ROWS start

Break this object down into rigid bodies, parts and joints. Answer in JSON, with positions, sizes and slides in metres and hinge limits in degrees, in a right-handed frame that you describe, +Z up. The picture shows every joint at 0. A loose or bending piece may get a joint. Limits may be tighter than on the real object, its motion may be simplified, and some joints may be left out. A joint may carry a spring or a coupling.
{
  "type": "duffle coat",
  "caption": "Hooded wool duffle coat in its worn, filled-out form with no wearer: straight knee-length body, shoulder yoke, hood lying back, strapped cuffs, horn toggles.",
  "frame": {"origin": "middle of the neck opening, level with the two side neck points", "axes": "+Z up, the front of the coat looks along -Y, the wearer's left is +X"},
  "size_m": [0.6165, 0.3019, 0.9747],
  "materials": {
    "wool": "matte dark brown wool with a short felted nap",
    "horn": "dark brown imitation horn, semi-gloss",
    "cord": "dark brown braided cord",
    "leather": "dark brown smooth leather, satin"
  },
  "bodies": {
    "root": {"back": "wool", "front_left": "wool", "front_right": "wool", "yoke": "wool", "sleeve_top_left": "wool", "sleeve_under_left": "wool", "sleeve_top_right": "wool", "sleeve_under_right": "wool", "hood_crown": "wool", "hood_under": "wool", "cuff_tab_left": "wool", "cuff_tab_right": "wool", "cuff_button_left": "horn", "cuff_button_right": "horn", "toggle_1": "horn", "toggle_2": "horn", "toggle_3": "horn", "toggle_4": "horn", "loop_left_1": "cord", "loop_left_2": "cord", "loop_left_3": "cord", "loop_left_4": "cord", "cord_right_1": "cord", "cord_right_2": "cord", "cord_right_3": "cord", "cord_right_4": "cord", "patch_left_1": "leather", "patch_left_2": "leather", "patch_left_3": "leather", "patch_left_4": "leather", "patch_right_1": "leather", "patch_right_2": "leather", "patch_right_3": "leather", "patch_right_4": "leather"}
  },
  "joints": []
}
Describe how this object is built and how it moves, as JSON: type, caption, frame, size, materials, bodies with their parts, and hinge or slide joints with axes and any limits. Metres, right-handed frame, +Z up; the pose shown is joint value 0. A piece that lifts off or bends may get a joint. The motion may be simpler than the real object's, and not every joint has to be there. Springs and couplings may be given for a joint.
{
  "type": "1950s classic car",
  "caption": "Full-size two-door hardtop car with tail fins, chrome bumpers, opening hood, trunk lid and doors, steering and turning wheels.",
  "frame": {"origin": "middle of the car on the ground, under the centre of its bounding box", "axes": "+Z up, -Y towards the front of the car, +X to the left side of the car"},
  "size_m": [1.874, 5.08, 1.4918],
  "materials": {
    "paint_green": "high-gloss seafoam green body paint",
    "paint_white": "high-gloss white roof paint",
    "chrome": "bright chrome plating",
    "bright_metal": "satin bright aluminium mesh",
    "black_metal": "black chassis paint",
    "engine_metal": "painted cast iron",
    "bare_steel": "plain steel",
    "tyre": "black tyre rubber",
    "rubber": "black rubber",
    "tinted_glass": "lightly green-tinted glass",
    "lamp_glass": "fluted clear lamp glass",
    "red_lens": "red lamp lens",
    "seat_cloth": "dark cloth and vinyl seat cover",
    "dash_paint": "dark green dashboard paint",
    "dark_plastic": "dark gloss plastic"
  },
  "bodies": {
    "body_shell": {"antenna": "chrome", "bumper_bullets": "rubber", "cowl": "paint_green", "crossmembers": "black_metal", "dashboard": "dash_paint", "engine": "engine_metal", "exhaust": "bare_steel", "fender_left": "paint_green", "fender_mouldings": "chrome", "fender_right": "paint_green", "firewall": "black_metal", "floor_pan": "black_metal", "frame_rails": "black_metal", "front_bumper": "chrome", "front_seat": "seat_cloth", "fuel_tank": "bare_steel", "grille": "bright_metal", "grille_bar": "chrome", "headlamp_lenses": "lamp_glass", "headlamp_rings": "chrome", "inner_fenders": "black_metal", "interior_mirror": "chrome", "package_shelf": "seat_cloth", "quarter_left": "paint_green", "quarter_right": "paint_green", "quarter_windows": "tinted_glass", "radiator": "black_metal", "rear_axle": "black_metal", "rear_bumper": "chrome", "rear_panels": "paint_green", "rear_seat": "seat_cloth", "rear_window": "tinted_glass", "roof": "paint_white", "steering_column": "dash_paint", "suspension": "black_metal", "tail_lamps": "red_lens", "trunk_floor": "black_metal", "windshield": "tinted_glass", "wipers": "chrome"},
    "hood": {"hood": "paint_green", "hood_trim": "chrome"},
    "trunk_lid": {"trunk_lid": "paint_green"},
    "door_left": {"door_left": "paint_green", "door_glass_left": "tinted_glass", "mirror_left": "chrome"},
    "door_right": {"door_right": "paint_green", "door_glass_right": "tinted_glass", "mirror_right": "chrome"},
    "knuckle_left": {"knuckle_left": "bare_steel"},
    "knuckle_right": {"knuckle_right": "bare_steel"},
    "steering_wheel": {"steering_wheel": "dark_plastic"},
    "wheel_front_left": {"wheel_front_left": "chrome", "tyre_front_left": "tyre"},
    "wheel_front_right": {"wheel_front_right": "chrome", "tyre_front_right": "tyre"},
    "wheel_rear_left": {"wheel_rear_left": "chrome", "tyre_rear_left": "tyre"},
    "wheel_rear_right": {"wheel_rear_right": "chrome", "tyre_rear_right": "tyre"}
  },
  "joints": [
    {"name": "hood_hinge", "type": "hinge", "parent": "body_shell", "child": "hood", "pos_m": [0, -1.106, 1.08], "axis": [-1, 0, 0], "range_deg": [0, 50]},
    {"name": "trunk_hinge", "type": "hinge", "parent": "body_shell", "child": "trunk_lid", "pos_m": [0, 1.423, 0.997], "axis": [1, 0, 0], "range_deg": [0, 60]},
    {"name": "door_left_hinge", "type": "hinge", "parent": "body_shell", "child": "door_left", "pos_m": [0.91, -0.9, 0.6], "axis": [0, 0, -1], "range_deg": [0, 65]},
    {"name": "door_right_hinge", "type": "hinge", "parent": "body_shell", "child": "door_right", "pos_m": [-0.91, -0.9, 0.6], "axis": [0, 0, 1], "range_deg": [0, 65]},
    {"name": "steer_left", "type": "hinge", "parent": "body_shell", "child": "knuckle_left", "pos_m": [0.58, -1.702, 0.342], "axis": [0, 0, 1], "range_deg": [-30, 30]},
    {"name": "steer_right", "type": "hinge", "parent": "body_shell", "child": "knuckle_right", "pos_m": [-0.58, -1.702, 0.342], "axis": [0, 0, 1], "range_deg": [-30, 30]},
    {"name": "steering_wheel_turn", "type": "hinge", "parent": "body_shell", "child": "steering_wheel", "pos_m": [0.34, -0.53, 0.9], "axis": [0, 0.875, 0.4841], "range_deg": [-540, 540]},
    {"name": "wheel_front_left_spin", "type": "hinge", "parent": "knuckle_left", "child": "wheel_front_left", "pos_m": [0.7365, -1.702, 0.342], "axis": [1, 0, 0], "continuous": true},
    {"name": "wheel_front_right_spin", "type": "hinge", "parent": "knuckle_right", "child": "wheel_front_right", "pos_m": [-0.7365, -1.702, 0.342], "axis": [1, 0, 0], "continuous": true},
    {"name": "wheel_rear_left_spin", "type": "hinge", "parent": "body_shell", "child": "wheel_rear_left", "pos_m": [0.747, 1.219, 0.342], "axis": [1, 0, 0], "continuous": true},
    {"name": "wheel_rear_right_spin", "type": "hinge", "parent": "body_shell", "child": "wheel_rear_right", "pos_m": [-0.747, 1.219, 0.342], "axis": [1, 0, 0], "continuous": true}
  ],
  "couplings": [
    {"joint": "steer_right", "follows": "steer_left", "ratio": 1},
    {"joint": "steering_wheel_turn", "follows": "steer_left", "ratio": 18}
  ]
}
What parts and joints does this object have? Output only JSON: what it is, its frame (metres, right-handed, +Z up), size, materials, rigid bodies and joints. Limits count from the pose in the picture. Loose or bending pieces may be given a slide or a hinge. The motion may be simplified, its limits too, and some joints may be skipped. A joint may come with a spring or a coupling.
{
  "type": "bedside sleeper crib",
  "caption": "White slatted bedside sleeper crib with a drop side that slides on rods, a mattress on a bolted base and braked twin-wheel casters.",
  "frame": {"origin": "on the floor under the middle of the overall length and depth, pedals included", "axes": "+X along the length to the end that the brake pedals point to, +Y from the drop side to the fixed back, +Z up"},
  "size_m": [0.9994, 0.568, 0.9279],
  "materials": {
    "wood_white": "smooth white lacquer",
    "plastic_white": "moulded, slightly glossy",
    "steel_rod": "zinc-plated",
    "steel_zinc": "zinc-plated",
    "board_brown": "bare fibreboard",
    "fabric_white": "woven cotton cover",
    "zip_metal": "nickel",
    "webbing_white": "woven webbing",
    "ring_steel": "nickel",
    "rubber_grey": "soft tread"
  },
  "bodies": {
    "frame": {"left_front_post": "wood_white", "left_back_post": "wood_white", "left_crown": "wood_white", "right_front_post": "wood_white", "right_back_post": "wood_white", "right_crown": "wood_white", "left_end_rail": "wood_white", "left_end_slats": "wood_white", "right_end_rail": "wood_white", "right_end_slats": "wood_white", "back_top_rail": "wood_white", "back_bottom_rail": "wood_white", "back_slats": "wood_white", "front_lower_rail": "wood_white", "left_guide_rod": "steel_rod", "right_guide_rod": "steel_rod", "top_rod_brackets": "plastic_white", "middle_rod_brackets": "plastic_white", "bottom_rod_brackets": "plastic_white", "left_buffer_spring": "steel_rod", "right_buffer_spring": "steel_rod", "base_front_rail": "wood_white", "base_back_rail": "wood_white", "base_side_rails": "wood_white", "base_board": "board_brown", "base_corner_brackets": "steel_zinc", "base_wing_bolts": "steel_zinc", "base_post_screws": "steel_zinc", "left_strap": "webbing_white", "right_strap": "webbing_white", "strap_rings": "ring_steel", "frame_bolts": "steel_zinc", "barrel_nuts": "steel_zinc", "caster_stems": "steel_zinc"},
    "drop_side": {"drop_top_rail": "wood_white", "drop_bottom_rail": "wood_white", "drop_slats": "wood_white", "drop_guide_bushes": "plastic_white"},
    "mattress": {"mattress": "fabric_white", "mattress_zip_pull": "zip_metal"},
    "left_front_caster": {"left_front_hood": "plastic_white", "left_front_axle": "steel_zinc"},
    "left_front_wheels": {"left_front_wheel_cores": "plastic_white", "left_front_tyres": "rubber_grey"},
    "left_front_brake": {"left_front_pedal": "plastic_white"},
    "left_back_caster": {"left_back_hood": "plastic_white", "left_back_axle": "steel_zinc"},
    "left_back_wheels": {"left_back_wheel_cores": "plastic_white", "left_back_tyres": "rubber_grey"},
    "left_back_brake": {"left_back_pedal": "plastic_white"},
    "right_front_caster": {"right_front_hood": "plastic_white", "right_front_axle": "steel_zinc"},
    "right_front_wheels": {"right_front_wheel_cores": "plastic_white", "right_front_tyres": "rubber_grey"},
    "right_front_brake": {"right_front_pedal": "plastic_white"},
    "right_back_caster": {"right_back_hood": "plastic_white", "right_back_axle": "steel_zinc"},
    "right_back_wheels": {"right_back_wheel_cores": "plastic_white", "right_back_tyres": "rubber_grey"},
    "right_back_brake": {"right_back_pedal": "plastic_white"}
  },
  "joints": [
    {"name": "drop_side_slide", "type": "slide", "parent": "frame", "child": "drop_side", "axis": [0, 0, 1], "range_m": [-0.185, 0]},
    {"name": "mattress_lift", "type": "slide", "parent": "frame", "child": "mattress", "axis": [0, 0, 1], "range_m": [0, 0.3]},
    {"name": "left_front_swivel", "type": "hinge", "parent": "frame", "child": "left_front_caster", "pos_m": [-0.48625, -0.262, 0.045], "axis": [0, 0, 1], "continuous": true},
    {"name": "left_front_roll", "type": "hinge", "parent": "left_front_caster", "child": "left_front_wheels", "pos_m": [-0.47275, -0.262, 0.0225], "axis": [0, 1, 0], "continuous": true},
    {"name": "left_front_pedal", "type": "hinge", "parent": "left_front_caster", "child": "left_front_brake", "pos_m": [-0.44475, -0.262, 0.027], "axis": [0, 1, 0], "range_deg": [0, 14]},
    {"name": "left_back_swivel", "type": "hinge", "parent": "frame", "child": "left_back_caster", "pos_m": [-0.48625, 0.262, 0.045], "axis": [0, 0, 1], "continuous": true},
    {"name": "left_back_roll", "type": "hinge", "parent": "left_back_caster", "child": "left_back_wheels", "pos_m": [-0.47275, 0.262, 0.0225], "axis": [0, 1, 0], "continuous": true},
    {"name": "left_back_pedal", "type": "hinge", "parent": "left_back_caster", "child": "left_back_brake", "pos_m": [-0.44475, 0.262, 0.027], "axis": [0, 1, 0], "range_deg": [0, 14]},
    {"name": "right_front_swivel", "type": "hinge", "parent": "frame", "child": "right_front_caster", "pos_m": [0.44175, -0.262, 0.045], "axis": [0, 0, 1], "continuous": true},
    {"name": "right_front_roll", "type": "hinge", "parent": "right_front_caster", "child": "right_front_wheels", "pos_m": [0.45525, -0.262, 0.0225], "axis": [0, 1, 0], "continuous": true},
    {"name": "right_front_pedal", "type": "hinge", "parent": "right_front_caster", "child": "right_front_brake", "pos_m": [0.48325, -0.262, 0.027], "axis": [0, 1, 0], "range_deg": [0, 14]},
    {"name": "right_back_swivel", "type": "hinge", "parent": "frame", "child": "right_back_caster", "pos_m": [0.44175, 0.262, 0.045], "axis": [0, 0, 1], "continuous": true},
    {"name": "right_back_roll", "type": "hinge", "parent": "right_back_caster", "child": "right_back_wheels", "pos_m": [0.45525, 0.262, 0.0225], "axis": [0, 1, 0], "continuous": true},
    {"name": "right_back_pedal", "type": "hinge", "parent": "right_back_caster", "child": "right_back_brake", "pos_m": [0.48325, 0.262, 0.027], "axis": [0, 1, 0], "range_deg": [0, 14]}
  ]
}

ROWS end

- REQUIREMENT -
Pick out every line holding the string "axes" and return it.

- FINAL RESULT -
  "frame": {"origin": "middle of the neck opening, level with the two side neck points", "axes": "+Z up, the front of the coat looks along -Y, the wearer's left is +X"},
Describe how this object is built and how it moves, as JSON: type, caption, frame, size, materials, bodies with their parts, and hinge or slide joints with axes and any limits. Metres, right-handed frame, +Z up; the pose shown is joint value 0. A piece that lifts off or bends may get a joint. The motion may be simpler than the real object's, and not every joint has to be there. Springs and couplings may be given for a joint.
  "frame": {"origin": "middle of the car on the ground, under the centre of its bounding box", "axes": "+Z up, -Y towards the front of the car, +X to the left side of the car"},
  "frame": {"origin": "on the floor under the middle of the overall length and depth, pedals included", "axes": "+X along the length to the end that the brake pedals point to, +Y from the drop side to the fixed back, +Z up"},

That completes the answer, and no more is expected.